Lors d’une résidence à la Cité internationale des arts en 2022, il améliore sa technique de la peinture sur soie qu’il développe sur de plus grands formats, ce qui lui permet de concevoir Tout ce dont vous n’avez jamais entendu parler. Cette œuvre monumentale est exposée pour la première fois aux Vitrines, à Berlin, dans un espace destiné aux artistes hexagonaux situé au sein de la Maison de France. Arthur y retrace le parcours de sa mère, dont la surdité est symbolisée par une flèche logée dans son oreille : sa scolarité dans une institution catholique où l’on attachait ses mains pour la forcer à parler, et son implication dans le Réveil sourd, le mouvement d’émancipation de la communauté sourde dans les années 1970-1980.

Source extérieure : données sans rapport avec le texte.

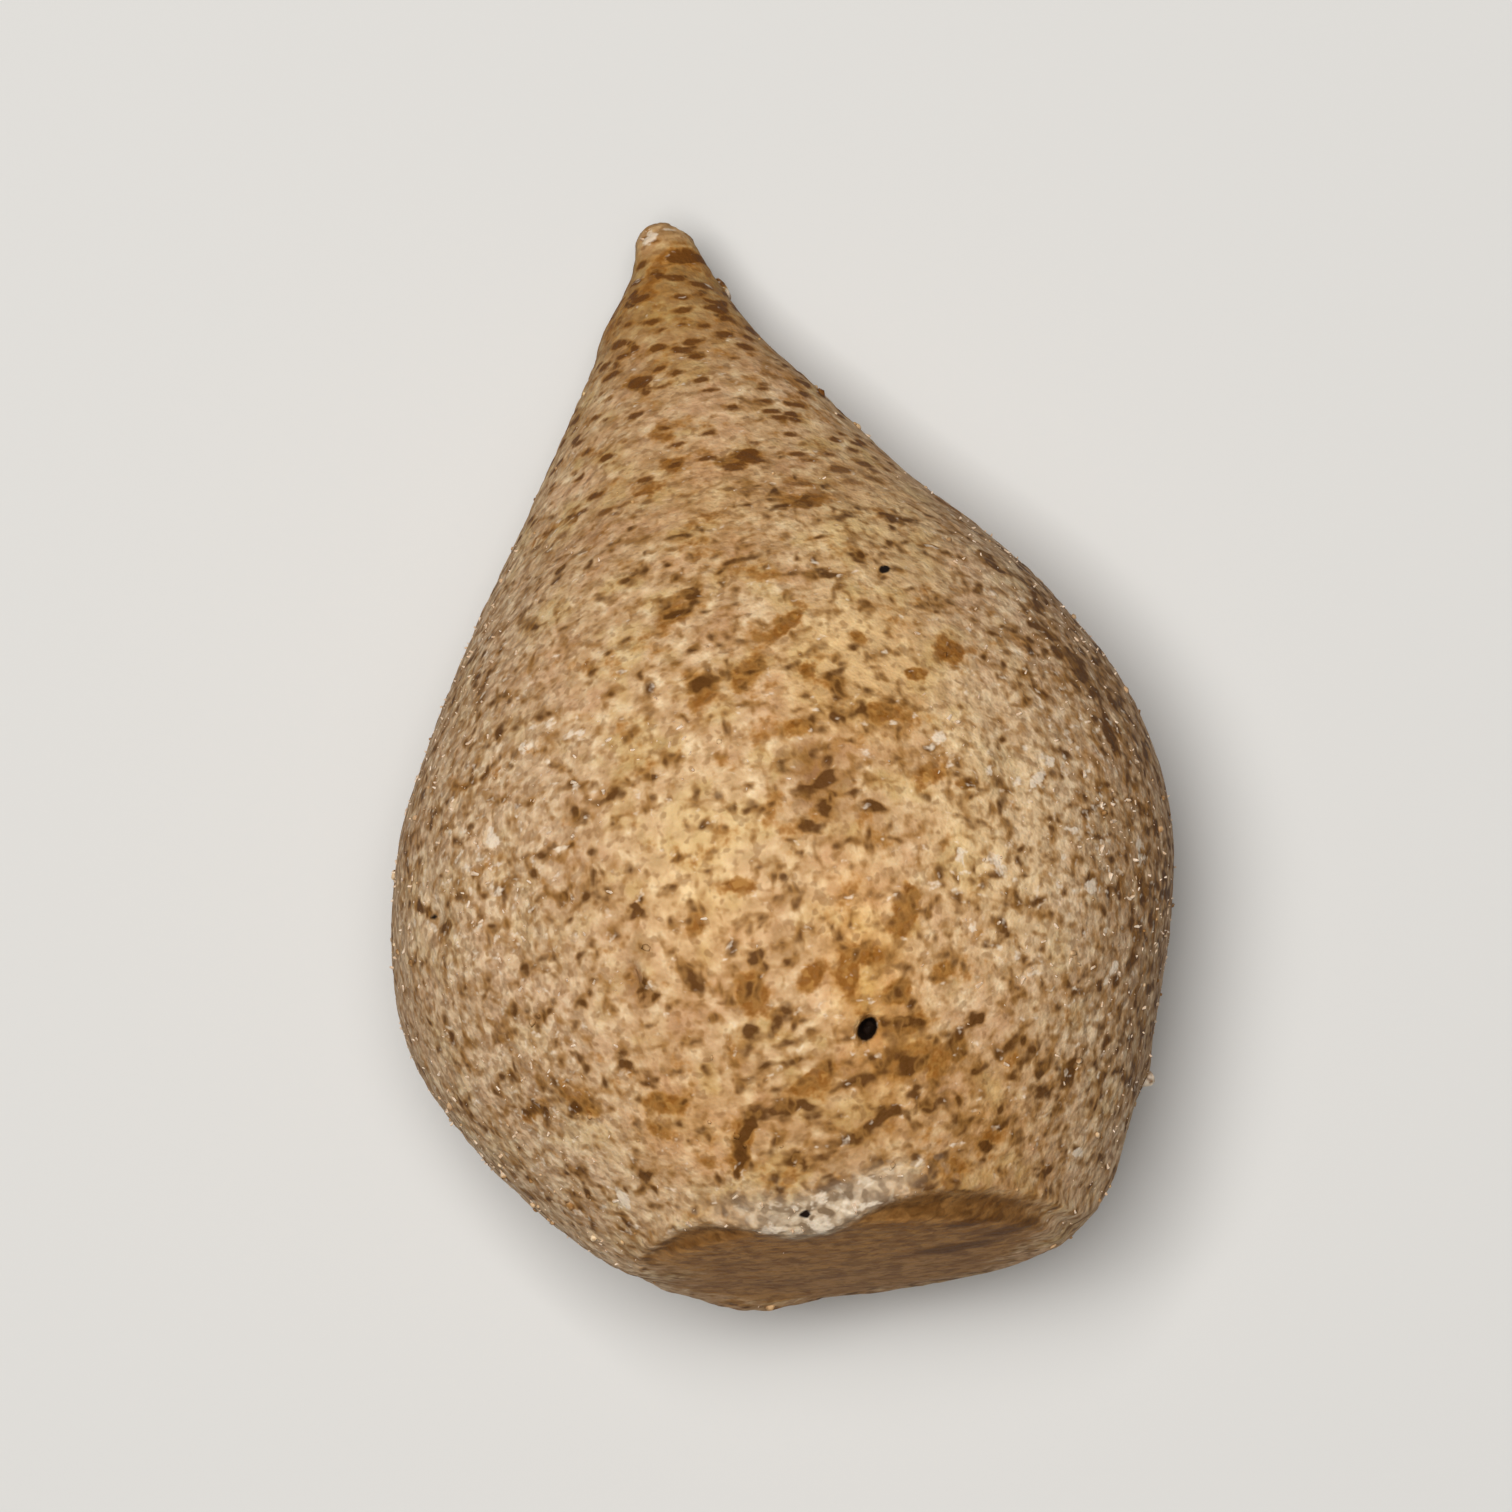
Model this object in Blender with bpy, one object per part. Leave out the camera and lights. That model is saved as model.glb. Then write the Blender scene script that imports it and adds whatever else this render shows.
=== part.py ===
"""A raw frozen kibbeh, lying on its side: a teardrop of cracked wheat and minced meat, shaped by hand.

The shell is turned in the palm to a fat belly and drawn out to a blunt point. It froze standing on
its blunt end, which left a flat face there, and it now lies on its belly with the point dipped.
Metres, +Z up, +Y towards the point, and the origin on the floor below the middle of the piece.
"""

import math

import bmesh
import bpy
from mathutils import Matrix, Vector, noise
from mathutils.bvhtree import BVHTree

MM = 0.001

# The turned form. Distances along the piece's own axis start at the flat end.
LENGTH = 66.4 * MM
BELLY_RADIUS = 23.4 * MM
BELLY_AT = 22.3 * MM
FLAT_END_RADIUS = 12.1 * MM
FLAT_END_DOME = 0.5 * MM
CONE_AT = 40.8 * MM
CONE_SLOPE = 0.72
POINT_RADIUS = 1.7 * MM
POINT_ROUNDING = 2.6 * MM
RIM_ROUNDING = 3.4 * MM

# How the piece sits: the point dips, the flat end is a little askew, and the belly has a small flat.
DIP = math.radians(17.0)
FLAT_END_SKEW = math.radians(5.5)
FLAT_END_LEAN = math.radians(4.0)
REST_FLAT_DEPTH = 0.5 * MM

# Rings run round the axis. Their spacing follows the outline, closer together at the point.
SEGMENTS = 72
RING_SPACING = 1.9 * MM
POINT_RING_SPACING = 0.5 * MM
FACE_RINGS = 4
RIM_RINGS = 3

# Low lumps of the dough under its smoothed skin.
LUMP_SIZE = 9.0 * MM
LUMP_HEIGHT = 0.30 * MM
LUMP_FADE = 3.0 * MM
LUMP_SEED = Vector((3.1, 7.7, 1.9))

# Marks of the fingers: place along the axis, degrees round it from the right side over the top,
# reach along and across, and depth, which is negative where the dough stands proud.
FINGER_MARKS = {
    "right_shoulder_plane": (13.0 * MM, 2, 7.0 * MM, 10.0 * MM, 0.75 * MM),
    "left_belly_swell": (18.0 * MM, 178, 8.0 * MM, 12.0 * MM, -0.40 * MM),
    "left_upper_plane": (36.0 * MM, 176, 11.0 * MM, 10.0 * MM, 0.65 * MM),
    "right_upper_swell": (35.0 * MM, 8, 11.0 * MM, 10.0 * MM, -0.60 * MM),
    "right_waist": (47.0 * MM, 8, 5.0 * MM, 12.0 * MM, 0.25 * MM),
    "top_dimple": (31.0 * MM, 80, 3.5 * MM, 4.5 * MM, 0.45 * MM),
    "top_left_rise": (25.0 * MM, 108, 7.0 * MM, 6.0 * MM, -0.35 * MM),
    "under_plane": (35.0 * MM, 265, 10.0 * MM, 8.0 * MM, 0.25 * MM),
    "point_left_swell": (56.0 * MM, 178, 4.5 * MM, 4.0 * MM, -0.45 * MM),
    "point_swell": (60.6 * MM, 0, 2.6 * MM, 60.0 * MM, -0.50 * MM),
    "point_nub": (64.0 * MM, 15, 1.6 * MM, 1.5 * MM, -0.50 * MM),
}

# The pinhole in the top, where steam or air left the dough.
PINHOLE_AT = 16.6 * MM
PINHOLE_ASIDE = 3.4 * MM
PINHOLE_RADIUS = 0.75 * MM
PINHOLE_FLOOR_RADIUS = 0.35 * MM
PINHOLE_DEPTH = 2.4 * MM
PINHOLE_SIDES = 10

DOUGH_COLOUR = (0.42, 0.25, 0.11, 1.0)
DOUGH_ROUGHNESS = 0.8


def clear_scene():
    for obj in list(bpy.data.objects):
        bpy.data.objects.remove(obj)


def dough_material():
    material = bpy.data.materials.new("frozen_dough")
    material.use_nodes = True
    shader = material.node_tree.nodes["Principled BSDF"]
    shader.inputs["Base Color"].default_value = DOUGH_COLOUR
    shader.inputs["Roughness"].default_value = DOUGH_ROUGHNESS
    shader.inputs["Metallic"].default_value = 0.0
    return material


def turned_radius(along):
    """Radius of the turned form: a round shoulder, a round belly and a straight cone to the point."""
    bend = CONE_AT - BELLY_AT
    past_belly = along - BELLY_AT
    if past_belly < 0:
        shoulder = (past_belly / BELLY_AT) ** 2
        return BELLY_RADIUS - (BELLY_RADIUS - FLAT_END_RADIUS) * shoulder
    if past_belly < bend:
        cone = BELLY_RADIUS - CONE_SLOPE * past_belly**2 / (2 * bend)
    else:
        cone = max(0.0, BELLY_RADIUS - CONE_SLOPE * (past_belly - bend / 2))
    blunted = math.hypot(cone, POINT_RADIUS * min(1.0, past_belly / bend))
    into_end = max(0.0, along - (LENGTH - POINT_ROUNDING)) / POINT_ROUNDING
    return blunted * math.sqrt(max(0.0, 1 - into_end**2))


def outline():
    """Points (distance along, radius) from the middle of the flat end to the point."""
    turn = math.atan2(BELLY_AT, 2 * (BELLY_RADIUS - FLAT_END_RADIUS))
    rim_end = FLAT_END_DOME + RIM_ROUNDING * (1 - math.cos(turn))
    face_radius = turned_radius(rim_end) - RIM_ROUNDING * math.sin(turn)
    points = []
    for ring in range(FACE_RINGS + 1):
        share = ring / FACE_RINGS
        points.append((FLAT_END_DOME * share**2, face_radius * share))
    for ring in range(1, RIM_RINGS):
        angle = turn * ring / RIM_RINGS
        along = FLAT_END_DOME + RIM_ROUNDING * (1 - math.cos(angle))
        points.append((along, face_radius + RIM_ROUNDING * math.sin(angle)))
    along = rim_end
    while along < LENGTH - POINT_RING_SPACING / 4:
        points.append((along, turned_radius(along)))
        step = RING_SPACING
        if along > CONE_AT:
            left = (LENGTH - along) / (LENGTH - CONE_AT)
            step = POINT_RING_SPACING + (RING_SPACING - POINT_RING_SPACING) * left
        slope = abs(turned_radius(along + step) - turned_radius(along)) / step
        along += step / math.hypot(1.0, slope)
    points.append((LENGTH, 0.0))
    return points


def turned_blank():
    """The outline spun once round +Y, with its flat end at the origin."""
    mesh = bmesh.new()
    vertices = [mesh.verts.new((radius, along, 0.0)) for along, radius in outline()]
    edges = [mesh.edges.new(pair) for pair in zip(vertices, vertices[1:])]
    bmesh.ops.spin(
        mesh,
        geom=vertices + edges,
        cent=(0, 0, 0),
        axis=(0, 1, 0),
        angle=math.tau,
        steps=SEGMENTS,
        use_merge=True,
    )
    bmesh.ops.remove_doubles(mesh, verts=mesh.verts, dist=0.001 * MM)
    bmesh.ops.recalc_face_normals(mesh, faces=mesh.faces)
    mesh.normal_update()
    return mesh


def finger_depth(point, mark):
    """How far one mark sinks the surface at this point of the turned form."""
    along, degrees, reach_along, reach_across, depth = mark
    around = math.atan2(point.z, point.x) - math.radians(degrees)
    around = (around + math.pi) % math.tau - math.pi
    across = around * math.hypot(point.x, point.z)
    off = ((point.y - along) / reach_along) ** 2 + (across / reach_across) ** 2
    return depth * math.exp(-off)


def shape_by_hand(mesh):
    """Skews the flat end, then sinks the finger marks and raises the lumps along the normals."""
    for vertex in mesh.verts:
        point = vertex.co.copy()
        lump = LUMP_HEIGHT * noise.noise(point / LUMP_SIZE + LUMP_SEED)
        marks = sum(finger_depth(point, mark) for mark in FINGER_MARKS.values())
        vertex.co = point + vertex.normal * min(1.0, point.y / LUMP_FADE) * (lump - marks)
        askew = point.x * math.tan(FLAT_END_SKEW) + point.z * math.tan(FLAT_END_LEAN)
        vertex.co.y -= askew * max(0.0, 1 - point.y / BELLY_AT) ** 2
    mesh.normal_update()


def lay_down(mesh):
    """Dips the point, sets the belly on the floor and cuts the small flat that it rests on."""
    bmesh.ops.transform(mesh, matrix=Matrix.Rotation(-DIP, 4, "X"), verts=mesh.verts)
    lowest = min(vertex.co.z for vertex in mesh.verts)
    drop = Vector((0, 0, -lowest - REST_FLAT_DEPTH))
    bmesh.ops.translate(mesh, vec=drop, verts=mesh.verts)
    cut = bmesh.ops.bisect_plane(
        mesh,
        geom=mesh.verts[:] + mesh.edges[:] + mesh.faces[:],
        dist=0.02 * MM,
        plane_co=(0, 0, 0),
        plane_no=(0, 0, 1),
        clear_inner=True,
    )
    rim = [item for item in cut["geom_cut"] if isinstance(item, bmesh.types.BMEdge)]
    for edge in rim:
        for vertex in edge.verts:
            vertex.co.z = 0.0
    bmesh.ops.contextual_create(mesh, geom=rim)
    bmesh.ops.recalc_face_normals(mesh, faces=mesh.faces)
    low = Vector([min(vertex.co[axis] for vertex in mesh.verts) for axis in range(3)])
    high = Vector([max(vertex.co[axis] for vertex in mesh.verts) for axis in range(3)])
    middle = (low + high) / 2
    bmesh.ops.translate(mesh, vec=(-middle.x, -middle.y, 0), verts=mesh.verts)
    flat_end_y = low.y - middle.y
    return flat_end_y


def add_pinhole_cutter(surface, flat_end_y):
    """A tapered drill that stands in the top of the belly."""
    place = Vector((PINHOLE_ASIDE, flat_end_y + PINHOLE_AT, 1.0))
    top = surface.ray_cast(place, Vector((0, 0, -1)))[0]
    above = PINHOLE_RADIUS
    slope = (PINHOLE_RADIUS - PINHOLE_FLOOR_RADIUS) / PINHOLE_DEPTH
    mesh = bmesh.new()
    bmesh.ops.create_cone(
        mesh,
        cap_ends=True,
        segments=PINHOLE_SIDES,
        radius1=PINHOLE_FLOOR_RADIUS,
        radius2=PINHOLE_RADIUS + slope * above,
        depth=PINHOLE_DEPTH + above,
    )
    data = bpy.data.meshes.new("pinhole_cutter")
    mesh.to_mesh(data)
    mesh.free()
    cutter = bpy.data.objects.new("pinhole_cutter", data)
    bpy.context.scene.collection.objects.link(cutter)
    cutter.location = top + Vector((0, 0, (above - PINHOLE_DEPTH) / 2))
    cutter.hide_render = True
    cutter.display_type = "WIRE"
    return cutter


def make_kibbeh():
    mesh = turned_blank()
    shape_by_hand(mesh)
    flat_end_y = lay_down(mesh)
    surface = BVHTree.FromBMesh(mesh)
    data = bpy.data.meshes.new("kibbeh")
    mesh.to_mesh(data)
    mesh.free()
    data.materials.append(dough_material())
    data.shade_smooth()
    data.set_sharp_from_angle(angle=math.radians(35))
    kibbeh = bpy.data.objects.new("kibbeh", data)
    bpy.context.scene.collection.objects.link(kibbeh)
    drill = kibbeh.modifiers.new("pinhole", "BOOLEAN")
    drill.operation = "DIFFERENCE"
    drill.solver = "EXACT"
    drill.object = add_pinhole_cutter(surface, flat_end_y)
    return kibbeh


clear_scene()
make_kibbeh()
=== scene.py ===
import math

import bpy
import numpy as np
from mathutils import Matrix, Vector, noise


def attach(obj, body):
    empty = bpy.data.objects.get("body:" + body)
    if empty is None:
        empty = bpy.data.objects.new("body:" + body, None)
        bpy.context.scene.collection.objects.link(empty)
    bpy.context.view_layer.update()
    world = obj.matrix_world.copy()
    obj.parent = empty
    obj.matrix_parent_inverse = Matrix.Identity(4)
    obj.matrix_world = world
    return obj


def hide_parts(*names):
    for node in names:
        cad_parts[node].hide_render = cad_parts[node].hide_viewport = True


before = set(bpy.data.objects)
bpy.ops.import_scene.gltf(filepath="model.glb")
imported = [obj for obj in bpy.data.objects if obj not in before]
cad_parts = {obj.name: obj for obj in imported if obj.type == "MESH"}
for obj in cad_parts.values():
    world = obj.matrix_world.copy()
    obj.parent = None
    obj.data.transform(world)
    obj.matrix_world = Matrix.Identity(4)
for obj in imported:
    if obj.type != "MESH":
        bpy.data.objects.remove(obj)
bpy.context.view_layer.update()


# The shaped dough.
# Fine cracked wheat and minced lean meat, kneaded to one mass, smoothed in a wet palm and frozen. The
# skin keeps low lumps, swollen grains, a pinhole, and a flat end that froze against the tray.
MM = 0.001
DIP = math.radians(17.0)
FLAT_END_NORMAL = Vector((-0.096, -0.993, -0.069)).normalized()
SKIN_VOXEL = 0.348 * MM

# Relief of the whole skin in millimetres: low swells, wandering rows of swollen grains that stand out
# more in some places, and pits. A groove takes up a share of a grain, and sinks by a share of its
# height. A shift starts a noise at another place in its pattern.
SWELL_WIDTH = 3.6
SWELL_HEIGHT = 0.10
GRAIN_LENGTH = 1.5
GRAIN_WIDTH = 1.2
GRAIN_HEIGHT = 0.09
GRAIN_WANDER = 0.35
GRAIN_WANDER_WIDTH = 1.1
GROOVE_SHARE = 0.42
GROOVE_SINK = 0.7
GRAINY_WIDTH = 6.0
GRAINY_LEAST = 0.35
GRAINY_SHIFT = Vector((4, 1, 7))
PIT_SPACING = 2.3
PIT_RADIUS = 0.30
PIT_DEPTH = 0.12
PIT_SHIFT = Vector((11, 5, 3))
SKIN_SEED = 3

# Marks on the upper side in millimetres: x, y, reach along x, reach along y, and height.
SKIN_MARKS = {
    "grey_dimple": (3.1, -1.9, 1.5, 2.3, -0.32),
    "side_pit": (-9.3, -11.1, 0.40, 0.95, -0.70),
    "side_pit_foot": (-8.7, -12.2, 0.60, 0.35, -0.40),
    "side_pit_rim": (-8.3, -11.4, 0.45, 0.6, 0.25),
    "soft_hump": (-4.2, -3.9, 3.2, 3.0, 0.16),
    "soft_hollow": (-7.6, 2.4, 3.0, 2.2, -0.14),
    "right_fold": (14.2, -4.0, 1.0, 5.0, -0.22),
    "left_fold": (-15.2, -6.5, 0.8, 3.5, -0.18),
    "left_nick": (-20.0, -5.8, 0.6, 0.9, -0.35),
}
# Swellings of the point and of the flat end's rim: x, y, z, reach and height.
SWELLINGS = {
    "right_neck": (3.0, 28.8, 10.0, 1.8, 0.55),
    "left_swell": (-4.4, 26.4, 10.0, 2.4, 0.70),
    "left_neck": (-2.2, 29.0, 10.0, 1.4, 0.25),
    "left_corner": (-0.9, 32.0, 9.5, 0.8, 0.30),
    "right_corner": (1.9, 31.3, 9.5, 0.7, 0.30),
    "point_slope": (1.3, 32.5, 9.2, 0.9, -0.38),
    "rim_left": (-6.5, -31.7, 18.0, 3.6, 0.75),
    "rim_left_hollow": (-13.5, -28.3, 25.0, 3.0, -0.50),
    "rim_right": (15.2, -28.6, 27.5, 3.0, 0.65),
    "right_bump": (20.0, -22.6, 25.0, 1.3, 0.45),
}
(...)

“Beaucoup de personnes dont les parents sont issus de l’immigration m’ont dit que cette œuvre les avait touchées, explique l’artiste. On retrouve en effet chez les codas et les enfants d’immigrés cette honte de la culture d’origine, car les parents poussent les enfants à s’intégrer en les en privant. Par ailleurs, on est souvent aidants pour nos parents, notamment pour traduire les papiers, etc.” Arthur Gillet aime développer ces liens entre questions queers, communauté sourde et immigration. “Ma mère n’a pas envie de devenir entendante, souligne-t-il. Les personnes sourdes sont très fières de leur culture, qu’elles ont envie de valoriser. Et c’est la même chose pour les queers : aujourd’hui, je connais peu de pédés qui voudraient être hétéros.” Entre ces problématiques, l'artiste continue donc de peindre comme on construit des ponts.
Galerie S, 8 rue du Bourg l’Abbé, à Paris. Jusqu’au 19 octobre.